### DO THIS:
Filter for the word "that" and keep each matching line.

Records from a data source
****************************************
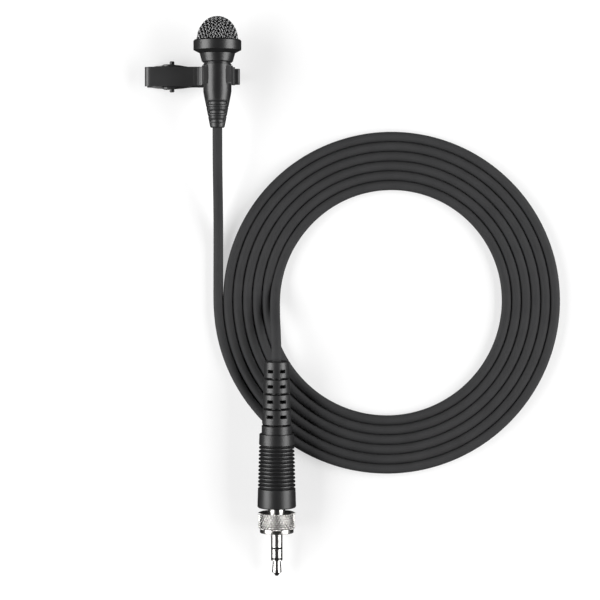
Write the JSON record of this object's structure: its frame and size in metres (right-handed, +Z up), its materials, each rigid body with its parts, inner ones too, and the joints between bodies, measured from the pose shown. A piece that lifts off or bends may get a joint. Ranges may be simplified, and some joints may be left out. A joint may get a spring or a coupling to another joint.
{
  "type": "lavalier microphone",
  "caption": "Clip-on microphone with a domed wire windscreen, sprung tie clip, slotted strain reliefs, coiled cord and a locking jack plug.",
  "frame": {"origin": "below the middle of the microphone and its clip, on the surface that the part lies on", "axes": "+Y along the microphone's axis towards its windscreen, +X towards the clip's jaw mouth, +Z up; the clip is under the microphone"},
  "size_m": [0.1263, 0.1696, 0.0178],
  "materials": {
    "housing_black": "satin black, fine grain",
    "rubber_black": "moulded satin rubber",
    "mesh_black": "black coated woven wire",
    "foam_black": "open-cell foam",
    "clip_black": "black finish spring steel",
    "spring_steel": "drawn spring wire",
    "cord_black": "satin cable jacket",
    "plug_black": "satin black",
    "nickel": "bright nickel",
    "insulator_black": "moulded insulator",
    "capsule_aluminium": "deep drawn",
    "contact_brass": "plain brass",
    "board_green": "solder mask",
    "screen_steel": "fine woven screen",
    "wire_red": "insulated strands"
  },
  "bodies": {
    "mic": {"mic_housing": "housing_black", "neck_ring": "housing_black", "capsule_sleeve": "rubber_black", "capsule_can": "capsule_aluminium", "capsule_diaphragm": "capsule_aluminium", "capsule_backplate": "contact_brass", "capsule_spacer": "insulator_black", "capsule_board": "board_green", "inlet_screen": "screen_steel", "amplifier_board": "board_green", "mic_strain_relief": "rubber_black", "mic_crimp": "contact_brass", "mic_core_wires": "wire_red", "cord_lead": "cord_black", "cord_coil": "cord_black", "cord_tail": "cord_black", "jack_sleeve": "nickel", "jack_sleeve_insulator": "insulator_black", "jack_ring": "nickel", "jack_ring_insulator": "insulator_black", "jack_tip": "nickel", "plug_neck": "nickel", "nut_stop_ring": "nickel", "plug_barrel": "plug_black", "plug_terminal_block": "insulator_black", "plug_end_cap": "plug_black", "plug_strain_relief": "rubber_black", "plug_crimp": "contact_brass", "plug_core_wires": "wire_red"},
    "windscreen": {"grille_ring": "housing_black", "grille_mesh": "mesh_black", "windscreen_foam": "foam_black"},
    "clip": {"clip_upper_lever": "clip_black", "mic_clasp": "clip_black", "clasp_rivet": "clip_black", "pivot_pin": "clip_black", "torsion_spring": "spring_steel"},
    "jaw": {"clip_lower_lever": "clip_black"},
    "nut_float": {"nut_washer": "insulator_black"},
    "nut": {"coupling_nut": "nickel"}
  },
  "joints": [
    {"name": "windscreen_pull", "type": "slide", "parent": "mic", "child": "windscreen", "axis": [0, 1, 0], "range_m": [0, 0.018]},
    {"name": "clip_turn", "type": "hinge", "parent": "mic", "child": "clip", "pos_m": [0.00751, -0.0011, 0.0106], "axis": [0, 1, 0], "continuous": true},
    {"name": "jaw_open", "type": "hinge", "parent": "clip", "child": "jaw", "pos_m": [-0.00649, -0.0011, 0.00315], "axis": [0, 1, 0], "range_deg": [0, 16], "stiffness_Nm_per_rad": 0.12, "springref_deg": -34.38},
    {"name": "nut_slide", "type": "slide", "parent": "mic", "child": "nut_float", "axis": [0, 0.9962, 0.0872], "range_m": [0, 0.0013]},
    {"name": "nut_spin", "type": "hinge", "parent": "nut_float", "child": "nut", "pos_m": [0.02536, -0.13636, 0.00573], "axis": [0, 0.9962, 0.0872], "continuous": true}
  ]
}
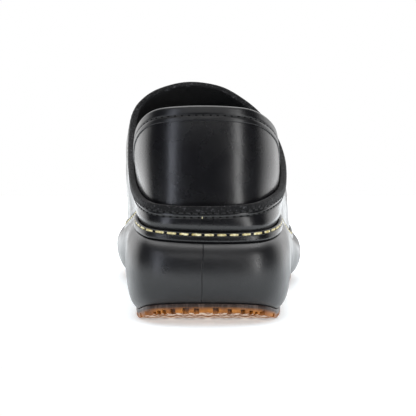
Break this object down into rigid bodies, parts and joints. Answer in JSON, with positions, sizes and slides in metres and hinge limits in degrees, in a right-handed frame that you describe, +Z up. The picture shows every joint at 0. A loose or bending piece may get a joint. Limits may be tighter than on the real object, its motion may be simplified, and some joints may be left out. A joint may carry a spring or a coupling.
{
  "type": "closed-back kitchen clog",
  "caption": "Closed-back leather work clog for the right foot, with a padded heel cup, a leather-covered platform and a lugged rubber outsole.",
  "frame": {"origin": "centre of the shoe's bounding box, on the floor under the sole", "axes": "+Y from the heel to the toe, +X to the outer (lateral) side, +Z up"},
  "size_m": [0.1038, 0.268, 0.1102],
  "materials": {
    "honey_rubber": "satin",
    "black_cover": "polished smooth leather",
    "insole_leather": "matt",
    "black_leather": "polished smooth leather",
    "black_rand": "satin",
    "counter_leather": "polished smooth leather",
    "binding_leather": "polished smooth leather"
  },
  "bodies": {
    "root": {"outsole": "honey_rubber", "midsole": "black_cover", "insole": "insole_leather", "upper": "black_leather", "welt": "black_rand", "heel_counter": "counter_leather", "counter_binding": "binding_leather"}
  },
  "joints": []
}
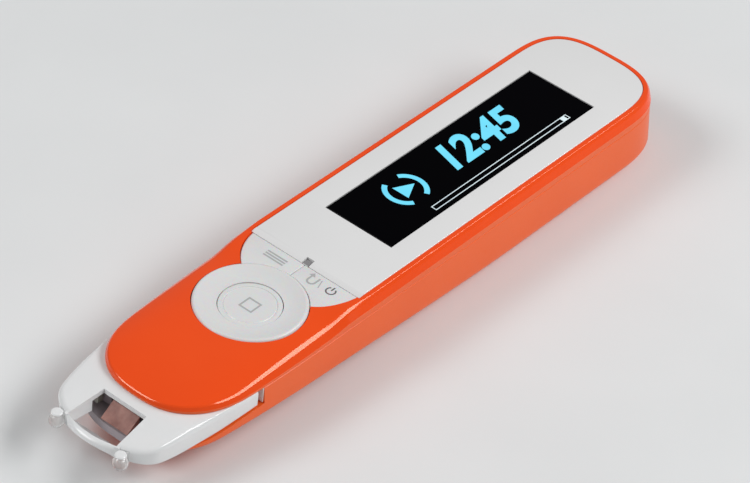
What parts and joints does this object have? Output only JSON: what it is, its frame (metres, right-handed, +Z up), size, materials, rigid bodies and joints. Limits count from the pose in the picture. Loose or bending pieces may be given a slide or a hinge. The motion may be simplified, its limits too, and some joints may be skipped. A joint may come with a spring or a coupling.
{
  "type": "scanning pen",
  "caption": "Hand-held text scanning pen: slim case with rounded end, white face plate with a long display, round navigation pad, wing keys and a clear sprung scanning tip.",
  "frame": {"origin": "centre of the pen's footprint, at the height of its flat belly", "axes": "+X along the pen from the clear tip to the rounded rear end, +Y across the pen, +Z up out of the display"},
  "size_m": [0.1356, 0.0276, 0.013],
  "materials": {
    "orange_gloss": "glossy orange ABS",
    "white_plate": "glossy white plastic",
    "key_white": "satin translucent white plastic",
    "clear_tip": "clear polycarbonate, slightly milky",
    "black_glass": "black glass",
    "black_plastic": "matte black plastic",
    "foam": "black foam",
    "silicone": "grey silicone rubber",
    "board_green": "green circuit board",
    "steel": "plain steel",
    "amber_guide": "polished reddish brown plastic",
    "battery_foil": "aluminium pouch foil",
    "flex_amber": "amber polyimide film",
    "light_chip": "pale light emitting chip",
    "lens_glass": "coated lens glass"
  },
  "bodies": {
    "case": {"audio_chip": "black_plastic", "battery": "battery_foil", "battery_lead_minus": "black_plastic", "battery_lead_plus": "black_plastic", "battery_plug": "white_plate", "case_screw_1": "steel", "case_screw_2": "steel", "case_screw_3": "steel", "case_screw_4": "steel", "display_carrier": "silicone", "display_flex": "flex_amber", "display_gasket": "foam", "display_panel": "black_glass", "display_window": "black_glass", "dome_sheet": "steel", "face_plate": "white_plate", "headphone_socket": "black_plastic", "key_mat": "silicone", "lens_barrel": "black_plastic", "light_guide": "amber_guide", "lower_case": "orange_gloss", "main_board": "board_green", "memory_chip": "black_plastic", "optics_housing": "black_plastic", "power_chip": "black_plastic", "scan_lens": "lens_glass", "scan_light_left": "light_chip", "scan_light_right": "light_chip", "scan_switch": "black_plastic", "sensor_board": "board_green", "shield_can": "steel", "speaker": "black_plastic", "speaker_gasket": "foam", "status_lens": "key_white", "status_light": "light_chip", "tip_spring_left": "steel", "tip_spring_right": "steel", "upper_case": "orange_gloss", "usb_socket": "steel"},
    "tip": {"clear_tip": "clear_tip", "foot_left": "clear_tip", "foot_right": "clear_tip", "switch_plunger": "white_plate"},
    "pad_web": {"nav_pivot_web": "silicone"},
    "pad_ring": {"nav_ring": "key_white"},
    "ok": {"ok_button": "key_white"},
    "menu": {"menu_key": "key_white"},
    "back": {"back_power_key": "key_white"}
  },
  "joints": [
    {"name": "tip_press", "type": "slide", "parent": "case", "child": "tip", "axis": [1, 0, 0], "range_m": [0, 0.001], "stiffness_N_per_m": 600, "deforming": ["tip_spring_left", "tip_spring_right"]},
    {"name": "pad_tilt_sideways", "type": "hinge", "parent": "case", "child": "pad_web", "pos_m": [-0.0293, 0, 0.01217], "axis": [0.9999, 0, 0.014], "range_deg": [-1.5, 1.5], "stiffness_Nm_per_rad": 0.4},
    {"name": "pad_tilt_lengthways", "type": "hinge", "parent": "pad_web", "child": "pad_ring", "pos_m": [-0.0293, 0, 0.01217], "axis": [0, 1, 0], "range_deg": [-1.5, 1.5], "stiffness_Nm_per_rad": 0.4},
    {"name": "ok_press", "type": "slide", "parent": "case", "child": "ok", "axis": [0.014, 0, -0.9999], "range_m": [0, 0.0003], "stiffness_N_per_m": 800},
    {"name": "menu_press", "type": "slide", "parent": "case", "child": "menu", "axis": [0, 0, -1], "range_m": [0, 0.0003], "stiffness_N_per_m": 800},
    {"name": "back_press", "type": "slide", "parent": "case", "child": "back", "axis": [0, 0, -1], "range_m": [0, 0.0003], "stiffness_N_per_m": 800}
  ]
}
****************************************
### WORKED ANSWER:
Write the JSON record of this object's structure: its frame and size in metres (right-handed, +Z up), its materials, each rigid body with its parts, inner ones too, and the joints between bodies, measured from the pose shown. A piece that lifts off or bends may get a joint. Ranges may be simplified, and some joints may be left out. A joint may get a spring or a coupling to another joint.
  "frame": {"origin": "below the middle of the microphone and its clip, on the surface that the part lies on", "axes": "+Y along the microphone's axis towards its windscreen, +X towards the clip's jaw mouth, +Z up; the clip is under the microphone"},
Break this object down into rigid bodies, parts and joints. Answer in JSON, with positions, sizes and slides in metres and hinge limits in degrees, in a right-handed frame that you describe, +Z up. The picture shows every joint at 0. A loose or bending piece may get a joint. Limits may be tighter than on the real object, its motion may be simplified, and some joints may be left out. A joint may carry a spring or a coupling.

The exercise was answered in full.